Automatic data generation using artificial intelligence (AI) has attracted significant attention from the research community [1], [2]. Deep learning (DL) models have demonstrated superiority in processing complex, unstructured data, such as images, text, audio, and social media data due to their multilayer non-linear architectures [3], [4]. AI-generated images can simulate real ones with high fidelity, allowing attackers to breach authentication systems on AI and DL technologies using even minimal amounts of fake data [5].

AI systems are typically vulnerable to attacks, from data collection to deployment. According to Gartner, 30% of cyberattacks will involve data poisoning, model theft, or adversarial attacks on machine learning models by 2025 [6]. This vulnerability appears to have been unforeseen, and 25 of 28 organisations surveyed lack strategies to protect their AI systems [7]. To address these vulnerabilities and improve understanding of associated risks, researchers focus on four key areas: (i) attack identification (risk assessment), (ii) defence mechanisms (threat mitigation), (iii) robustness evaluation, and (iv) novel applications.

Fig 1. The Life Cycle of Deep Learning Model Development and Potential adversarial Threats at Each Stage

Figure 1 illustrates the development and deployment lifecycle of AI models, highlighting adversarial threats corresponding to the capabilities of attackers. The lifecycle is divided into two phases: the training phase (data collection, preprocessing, model selection, parameter tuning, optimisation, and validation) and the deployment phase (post-training model execution with fixed architecture and parameters).

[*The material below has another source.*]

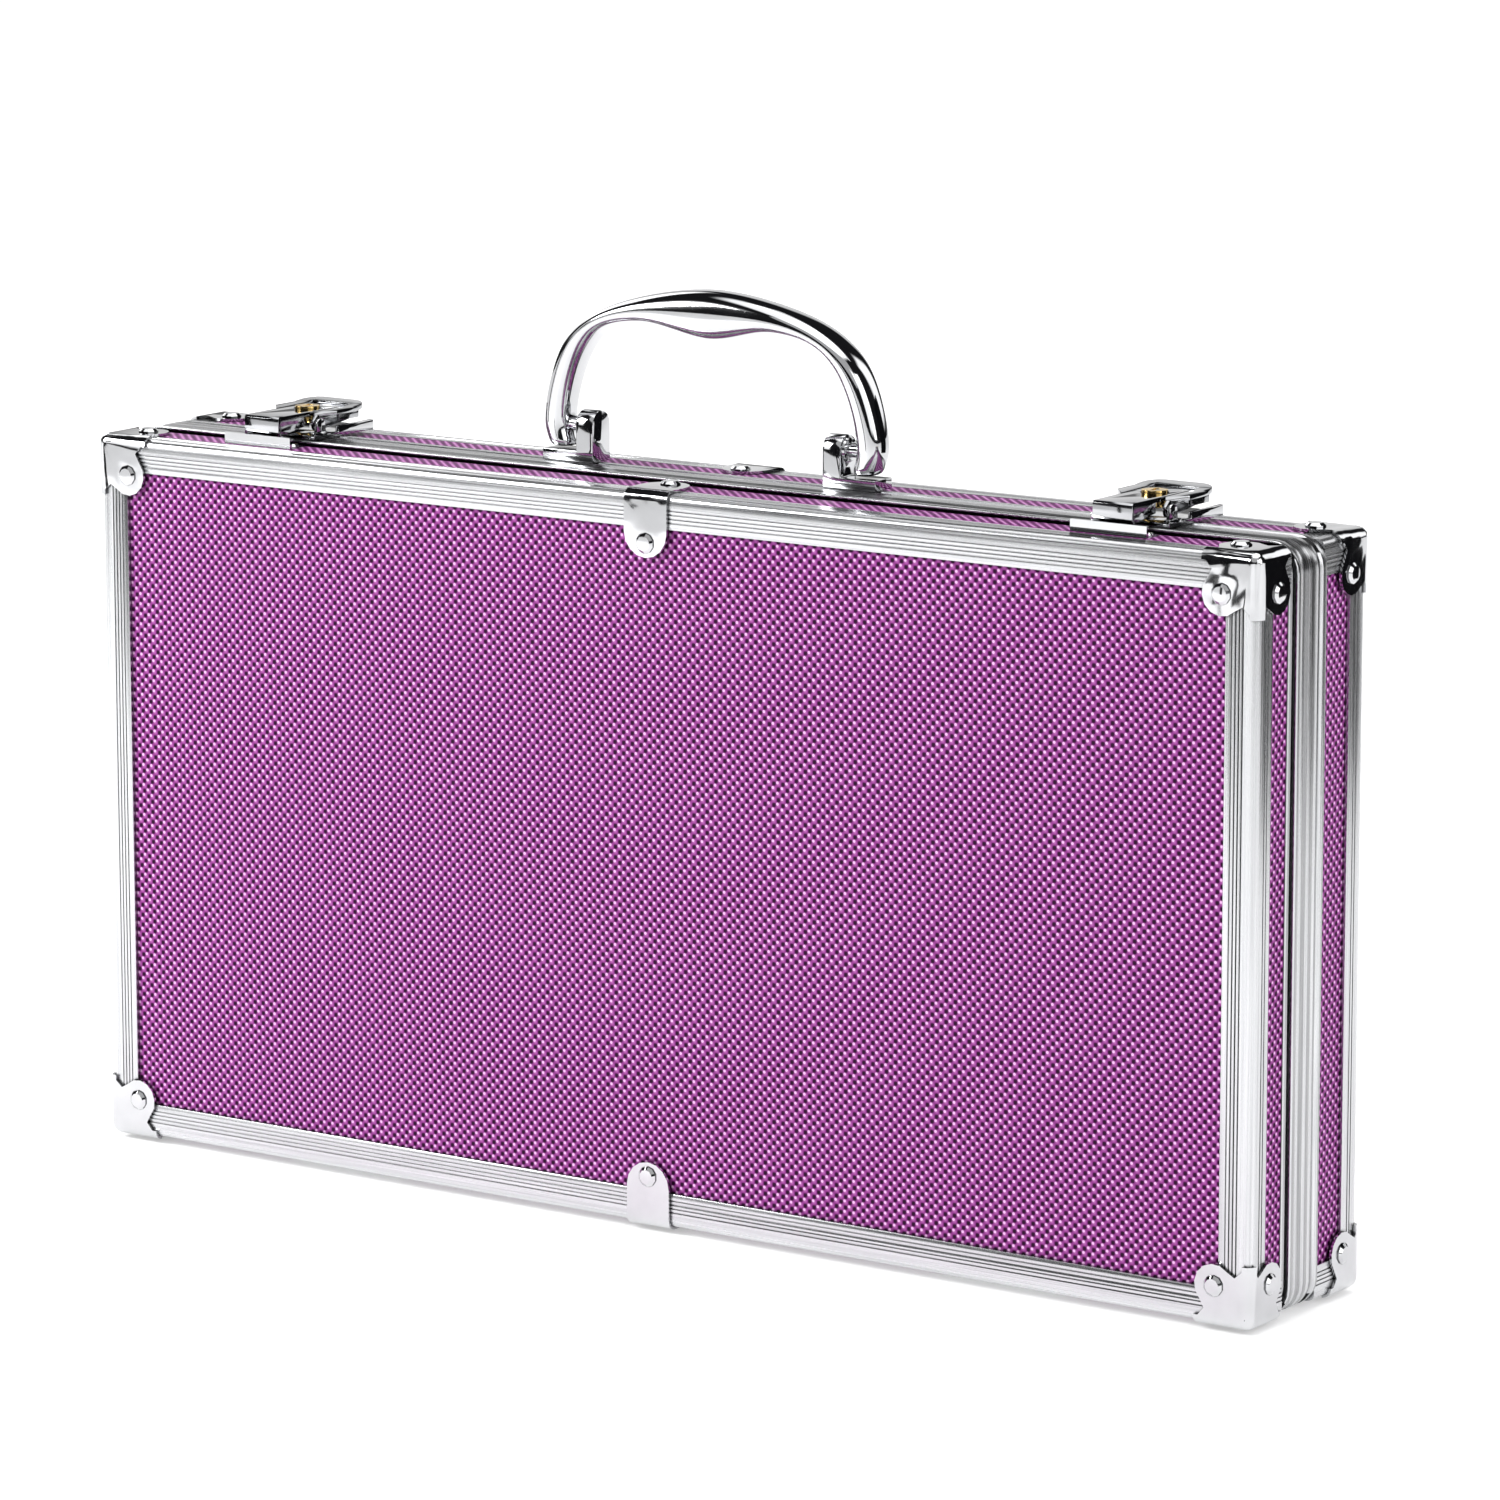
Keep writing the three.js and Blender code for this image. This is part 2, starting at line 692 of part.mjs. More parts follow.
// A cheek plate pierced or studded at a pivot, standing across the latch at both sides of it.
function cheeks(outline, inner, gauge) {
  return join([-1, 1].map((side) => {
    const span = [side * inner, side * (inner + gauge)].sort((a, b) => a - b);
    return toSolid(alongX(outline, span));
  }));
}

function latchBase() {
  const pivotY = front + leverPivot;
  const plate = boxSolid(across(baseHalf), plateY(lidDepth + rimGap + 1.2, latchEnd), [baseUnder, baseTop]);
  const ear = [
    [pivotY - 2.2, baseTop - 0.2],
    [pivotY + 2.2, baseTop - 0.2],
    ...arc(pivotY, studZ, 2, -10, 190, 6),
  ];
  const rail = (from, to, rise) => [
    [front + from, baseTop - 0.2],
    [front + to, baseTop - 0.2],
    [front + to, baseTop + rise],
    [front + from, baseTop + rise],
  ];
  const studs = [-1, 1].map((side) => {
    const span = [side * (cheekInner + 0.1), side * (earInner + 0.5)].sort((a, b) => a - b);
    return toSolid(rod(studRadius, span, pivotY, studZ));
  });
  return join([
    plate,
    cheeks(ear, earInner, cheekGauge),
    cheeks(rail(30, latchEnd, 1.7), baseHalf - latchSheet, latchSheet),
    cheeks(rail(lidDepth + rimGap + 1.2, 25, 0.8), baseHalf - latchSheet, latchSheet),
    ...studs,
  ]);
}

// Lever: a fork whose wings lie beside the hook strip and whose broad end is the finger tab.
function leverSolid() {
  const pivotY = front + leverPivot;
  const start = leverPivot - 0.4;
  const bend = leverPivot + 13;
  const plateLine = [
    [front + start, leverUnder],
    [front + bend, leverUnder],
    [front + latchEnd, leverUnder + 1],
    [front + latchEnd, leverTop + 1],
    [front + bend, leverTop],
    [front + start, leverTop],
  ];
  const plan = [
    [-cheekInner, front + start],
    [cheekInner, front + start],
    [leverHalf, front + start + 5],
    ...arc(leverHalf - tabRadius, front + latchEnd - tabRadius, tabRadius, 0, 90, 4),
    ...arc(tabRadius - leverHalf, front + latchEnd - tabRadius, tabRadius, 90, 180, 4),
    [-leverHalf, front + start + 5],
  ];
  const plate = toSolid(alongX(plateLine, across(leverHalf)));
  const outline = toSolid(alongZ(plan, [leverUnder - 2, leverTop + 2]));
  const gapEnd = hookPivot + studRadius + hookSwing;
  const gap = boxSolid(across(cheekInner), plateY(0, gapEnd), [leverUnder - 2, leverTop + 2]);
  const cheekLine = [
    ...arc(pivotY, studZ, 1.8, 180, 270, 3),
    [front + hookPivot + 1.5, hookZ - 1.6],
    [front + hookPivot + 1.8, leverUnder + 0.2],
    [pivotY, leverUnder + 0.2],
    [pivotY - 1.8, studZ + 1.2],
  ];
  const flange = [
    [front + start + 6, leverUnder - 1.6],
    [front + latchEnd - 5.5, leverUnder - 1.6],
    [front + latchEnd - 5.5, leverUnder + 0.2],
    [front + start + 6, leverUnder + 0.2],
  ];
  const bore = toSolid(rod(studRadius + boreClearance, across(leverHalf), pivotY, studZ));
  const cheekPair = cheeks(cheekLine, cheekInner, cheekGauge).subtract(bore);
  return join([
    plate.intersect(outline).subtract(gap),
    cheekPair,
    cheeks(flange, leverHalf - 1, 1),
    toSolid(rod(studRadius, across(cheekInner + 0.5), front + hookPivot, hookZ)),
  ]);
}

function lockBody(radius, from, to) {
  const geometry = new THREE.CylinderGeometry(radius, radius, to - from, 20).rotateX(Math.PI / 2);
  return toSolid(geometry.translate(0, front + lockFrom, (from + to) / 2));
}

// Hook strip: its folded nose drops behind the keeper's lip, and its rolled end turns on the lever's pin.
function hookSolid() {
  const profile = [
    [front + 10.4, studZ - 2.6],
    [front + 11.6, studZ - 2.6],
    [front + 11.6, leverUnder],
    [front + hookPivot, leverUnder],
    [front + hookPivot, leverTop],
    [front + 10.9, leverTop],
    [front + 10.4, leverTop - 0.5],
  ];
  const knuckle = toSolid(rod(studRadius + 0.9, across(hookHalf), front + hookPivot, hookZ, 16));
  const bore = toSolid(rod(studRadius + boreClearance, across(hookHalf + 1), front + hookPivot, hookZ));
  const webs = cheeks([
    [front + 11.2, studZ - 1.6],
    [front + leverPivot - 4, studZ - 0.2],
    [front + leverPivot - 4, leverUnder + 0.2],
    [front + 11.2, leverUnder + 0.2],
  ], hookHalf - cheekGauge, cheekGauge);
  const lockHole = lockBody(lockRadius + runClearance, leverUnder - 1, leverTop + 1);
  const strip = toSolid(alongX(profile, across(hookHalf)));
  return join([strip, webs, knuckle]).subtract(bore).subtract(lockHole);
}

// Lock cylinder: a domed barrel with a keyhole, and a short bolt below that turns with it.
function lockSolid() {
  const body = lockBody(lockRadius, studZ + 0.2, leverTop + 0.7);
  const boltY = plateY(lockFrom, lockFrom + lockRadius + 0.35);
  const bolt = boxSolid(across(1), boltY, [studZ - 0.6, studZ + 0.8]);
  const keyway = [leverTop - 1.6, leverTop + 2];
  const slit = boxSolid(across(0.5), plateY(lockFrom - 2.2, lockFrom + 1.4), keyway);
  const round = boxSolid(across(0.9), plateY(lockFrom + 0.4, lockFrom + 1.9), keyway);
  return body.subtract(slit).subtract(round).add(bolt);
}

// Keeper on the lid: a plate with an upturned lip, a slot for the hook and a rivet at each side.
function keeperSolid() {
  const under = top - wallOuter + seat;
  const plateTop = under + 1;
  const plate = boxSolid(across(keeperHalf), plateY(8.4, 15.8), [under, plateTop]);
  const lip = boxSolid(across(keeperHalf), plateY(8.4, 9.4), [under + 0.2, top + 3.2]);
  const bridge = boxSolid(across(hookHalf + 1), plateY(12.6, 15.8), [under + 0.2, top + 2]);
  const slot = boxSolid(across(hookHalf + 0.6), plateY(10, 12.4), [under - 1, plateTop + 1]);
  const heads = [-1, 1].map((side) => {
    const head = rivetHead(2, 1.1, 0.4).translate(side * (keeperHalf - 2.4), front + 12.4, plateTop);
    return toSolid(head);
  });
  return join([plate, lip, bridge]).subtract(slot).add(join(heads));
}

function addLatches() {
  const pieces = [
    ['latch_base', latchBase(), finish.chrome],
    ['latch_lever', leverSolid(), finish.chrome],
    ['latch_hook', hookSolid(), finish.chrome],
    ['latch_lock', lockSolid(), finish.brass],
    ['latch_keeper', keeperSolid(), finish.chrome],
  ];
  for (const [side, x] of [['left', -latchX], ['right', latchX]]) {
    for (const [name, solid, material] of pieces) {
      add(`${name}_${side}`, toGeometry(solid.translate([x, 0, 0])), material());
    }
  }
}

// ---- hinges ----

function addHinges() {
  const pitch = hingeLength / knuckles;
  const barrel = (i) => {
    const from = -hingeLength / 2 + i * pitch;
    return toSolid(rod(barrelRadius, [from + knuckleGap, from + pitch - knuckleGap], hingeY, hingeZ));
  };
  const odd = [...Array(knuckles).keys()].filter((i) => i % 2 === 1);
  const even = [...Array(knuckles).keys()].filter((i) => i % 2 === 0);
  const room = (list) => join(list.map((i) => {
    const from = -hingeLength / 2 + i * pitch;
    const reach = barrelRadius + runClearance;
    const length = [from - knuckleGap, from + pitch + knuckleGap];
    return boxSolid(length, around(hingeY, reach), around(hingeZ, reach));
  }));
  const bodyLeafBase = bottom - rimProud + seat;
  const bodyLeafZ = [bodyLeafBase, bodyLeafBase + leafGauge];
  const lidLeafZ = [bottom + wallOuter - seat - leafGauge, bottom + wallOuter - seat];
  const bodyLeaf = boxSolid(across(hingeLength / 2), [hingeY, rimFront + leafReach], bodyLeafZ);
  const lidLeaf = boxSolid(across(hingeLength / 2), [front + lidSideLeg + 0.4, hingeY], lidLeafZ);
  const pin = toSolid(rod(hingePinRadius, across(hingeLength / 2), hingeY, hingeZ, 12));
  const bore = toSolid(rod(hingePinRadius + 0.2, across(hingeLength), hingeY, hingeZ, 12));
  const rivets = (y, z) => [-1, 1].map((side) => {
    const head = rivetHead(leafRivet, 0.5, 0.3).rotateX(Math.PI).translate((side * hingeLength) / 3, y, z);
    return toSolid(head);
  });
  const bodyRivets = rivets(rimFront + 5.5, bodyLeafZ[0]);
  const body = join([bodyLeaf.subtract(room(odd)), ...even.map(barrel), pin, ...bodyRivets]);
  const lid = join([lidLeaf.subtract(room(even)), ...odd.map(barrel)]).subtract(bore)
    .add(join(rivets(front + 11, lidLeafZ[0])));
  for (const [side, x] of hingeCentres) {
    add(`hinge_body_leaf_${side}`, toGeometry(body.translate([x, 0, 0])), finish.aluminium());
    add(`hinge_lid_leaf_${side}`, toGeometry(lid.translate([x, 0, 0])), finish.aluminium());
  }
}

// ---- insert and lid pad ----

function addInsert() {
  const gap = runClearance;
  const chipPitch = 2 * chipRadius + chipWall;
  const faceY = front + insertFront;
  const backY = back - wallInner - gap;
  const channelY = Math.min(faceY, backY - insertFloor - chipRadius);
  const halfX = width / 2 - wallInner - gap;
  const halfZ = height / 2 - wallInner - gap;
  const halfLength = halfZ - insertWall;
  // Round enough at its corners to clear the posts
  const corner = (rimRadius + seat + gap - (wallInner + gap)) / (1 - Math.SQRT1_2) + gap;
  const outline = roundedRect(halfX, halfZ, corner, 3).map(([x, z]) => [x, z + middle]);
  let block = toSolid(alongY(outline, [faceY, backY]));
  const rows = Math.floor((halfX - bayHalf - 2 * insertWall - chipRadius * 2) / chipPitch) + 1;
  for (const side of [-1, 1]) {
    for (let i = 0; i < rows; i += 1) {
      const x = side * (bayHalf + insertWall + chipRadius + i * chipPitch);
      const channel = new THREE.CylinderGeometry(chipRadius, chipRadius, 2 * halfLength, 28);
      channel.rotateX(Math.PI / 2).translate(x, channelY, middle);
      block = block.subtract(toSolid(channel));
    }
  }
  const bay = boxSolid(across(bayHalf), [faceY - 1, backY + 1], around(middle, halfLength));
  add('chip_insert', toGeometry(block.subtract(bay)), finish.foam());

  let tray = boxSolid(across(bayHalf - gap), [faceY, backY], around(middle, halfLength - gap));
  const stack = wells.reduce((sum, well) => sum + well.height + insertWall, insertWall);
  const spare = Math.max(0, (2 * (halfLength - gap) - stack) / (wells.length + 1));
  let level = middle + halfLength - gap - insertWall - spare;
  for (const well of wells) {
    const low = level - well.height;
    if (low > middle - halfLength + gap + 1) {
      tray = tray.subtract(boxSolid(across(well.width / 2), [faceY - 1, faceY + well.depth], [low, level]));
    }
    level = low - insertWall - spare;
  }
  add('accessory_tray', toGeometry(tray), finish.foam());
}

function addLidPad() {
  const halfX = width / 2 - rimRadius - wallInner;
  const halfZ = height / 2 - rimRadius - wallInner;
  const from = front + wallInner + seat;
  const outline = roundedRect(halfX, halfZ, 4, 3).map(([x, z]) => [x, z + middle]);
  add('lid_pad', alongY(outline, [from, from + lidPad]), finish.foam());
}

// ---- assembly ----

const cap = capGeometry();
const clip = clipGeometry();
const rooms = hingeRooms();
addShellBoards('lid', [front + wallOuter, front + wallInner],
  [front + wallInner + seat, front + lidDepth], rooms);
addEdging('lid', front, 1, lidSideLeg);
addPosts('lid', [front + lidSideLeg + seat, front + lidDepth]);
addSeal();
addCaps('lid', front, 1, cap);
addClips('lid', front, 1, clip);
addLidPad();
addShellBoards('body', [back - wallInner, back - wallOuter],
  [rimFront + rimWeb + seat, back - wallInner - seat], rooms);
addEdging('body', back, -1, bodySideLeg);
addPosts('body', [rimBack + seat, back - bodySideLeg - seat]);
addRim();
addCaps('body', back, -1, cap);
addClips('body', back, -1, clip);
addBrackets();
addHandle();
addLatches();
addHinges();
addInsert();

export default part;
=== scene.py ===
"""Looks of the poker chip case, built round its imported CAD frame. Metres, +Z up, case on the floor."""
import math

import bmesh
import bpy
from mathutils import Euler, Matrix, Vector


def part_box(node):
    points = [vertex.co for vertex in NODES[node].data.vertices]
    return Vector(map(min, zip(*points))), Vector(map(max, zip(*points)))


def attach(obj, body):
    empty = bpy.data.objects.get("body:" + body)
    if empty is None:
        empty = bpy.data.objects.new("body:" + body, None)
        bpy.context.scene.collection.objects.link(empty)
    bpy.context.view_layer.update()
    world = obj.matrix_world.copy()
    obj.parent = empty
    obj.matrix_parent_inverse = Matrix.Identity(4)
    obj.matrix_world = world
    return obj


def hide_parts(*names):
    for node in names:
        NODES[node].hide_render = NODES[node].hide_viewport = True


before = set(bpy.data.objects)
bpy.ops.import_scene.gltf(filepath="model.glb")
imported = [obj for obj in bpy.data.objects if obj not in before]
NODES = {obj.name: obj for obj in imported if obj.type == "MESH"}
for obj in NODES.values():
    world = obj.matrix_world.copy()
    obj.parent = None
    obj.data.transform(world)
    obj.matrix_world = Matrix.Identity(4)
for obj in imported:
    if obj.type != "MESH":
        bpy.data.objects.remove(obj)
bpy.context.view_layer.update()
MM = 0.001

# Camera, fitted to the corners of the case in the photograph.
LENS = 167.6
SENSOR = 36.0
CAMERA_PLACE = (1.0767, -1.5313, 0.4869)
AZIMUTH, ELEVATION, ROLL = (math.radians(a) for a in (34.734, 10.806, 0.076))

# Lights: name, place, size and power of each softbox, all aimed at the middle of the case.
AIM = (0, 0, 0.12)
SOFTBOXES = (
    ("key_softbox", (-0.95, -0.80, 0.8), (0.5, 0.5), 13),
    ("side_softbox", (2.3, -0.1, 1.1), (0.9, 1.7), 12),
    ("top_softbox", (0.1, 0.5, 2.2), (2.0, 1.2), 9),
    ("back_softbox", (-2.3, 1.1, 1.7), (1.2, 1.2), 6),
)
SUN_ENERGY = 0.62
SUN_SPREAD = math.radians(70)
SUN_FROM = (0.20, -0.62, 0.76)
# Black cards: name, place on the floor and width of each.
FLAGS = (
    ("flag_right", (0.70, 0.72, 0.0), 0.42),
    ("flag_left", (-0.98, -0.62, 0.0), 0.16),
    ("flag_front", (-0.36, -1.05, 0.0), 0.07),
)
FLAG_HEIGHT = 0.5

# Room seen in reflections: upright strips by bearing, in radians, and how far up they reach.
WORLD_STRENGTH = 1.7
WORLD_STRIPS = ((-2.75, -2.25), (-0.75, -0.2), (0.95, 1.35), (2.35, 2.75))
STRIP_REACH = (0.08, 0.62)
CEILING_REACH = (0.86, 2.0)
WALL_BEARING = (1.75, 2.3)
WALL_REACH = (0.03, 0.4)
WALL_SHARE = 0.5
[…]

Attacks in training phase: Attacks in the training phase assume the ability to manipulate training data to degrade or harm the resulting model, often by collecting noisy data from extenal sources. Specifically, the memorisation effectiveness of DL models can be exploited as a security flaw [8], note that “data poisoning” encompasses both poisoning and backdoor attacks, although their objectives differ.
Attacks in deployment phase: The goal of deployment phase attacks is to identify a “similar” sample T(x) of x such that the fixed model f_θ will avoid its prediction from the original “ground truth” label y. The evasion conditions can be separated into two cases:
- Untargeted attacks: where f_θ (x) = y but f_θ (T(x)) != y, or
- Targeted attacks: where f_θ (x) = t but f_θ (T(x)) != y, t != y.

Such T(x) is known as an adversarial example of x [9] and can be understood as an out-of-distribution sample or generalization error [10].

The effectiveness of deep learning models depends on the amount of data and computational power. The more training data, the higher the accuracy of the model [11]. Distributed computing optimizes multiple data sources but requires data sharing, which can raise privacy concerns [12]. Therefore, privacy in machine learning, especially deep learning, is increasingly prioritized in research, including from major companies like Google, Apple, and Microsoft.

Nowadays, there are various research groups that have developed datasets to test and evaluate AI systems using DL models, such as CASIA-FASD [13], FaceForensics++ [14], MFC2018 [15], and DFDC [16], which support adversarial testing. These datasets include millions of images/videos generated via various techniques (e.g. deepfakes) and are evaluated using metrics like PSNR and SSIM. These datasets support many DL models and cover numerous scenarios and forgery techniques, all publicly available with detailed research guidelines.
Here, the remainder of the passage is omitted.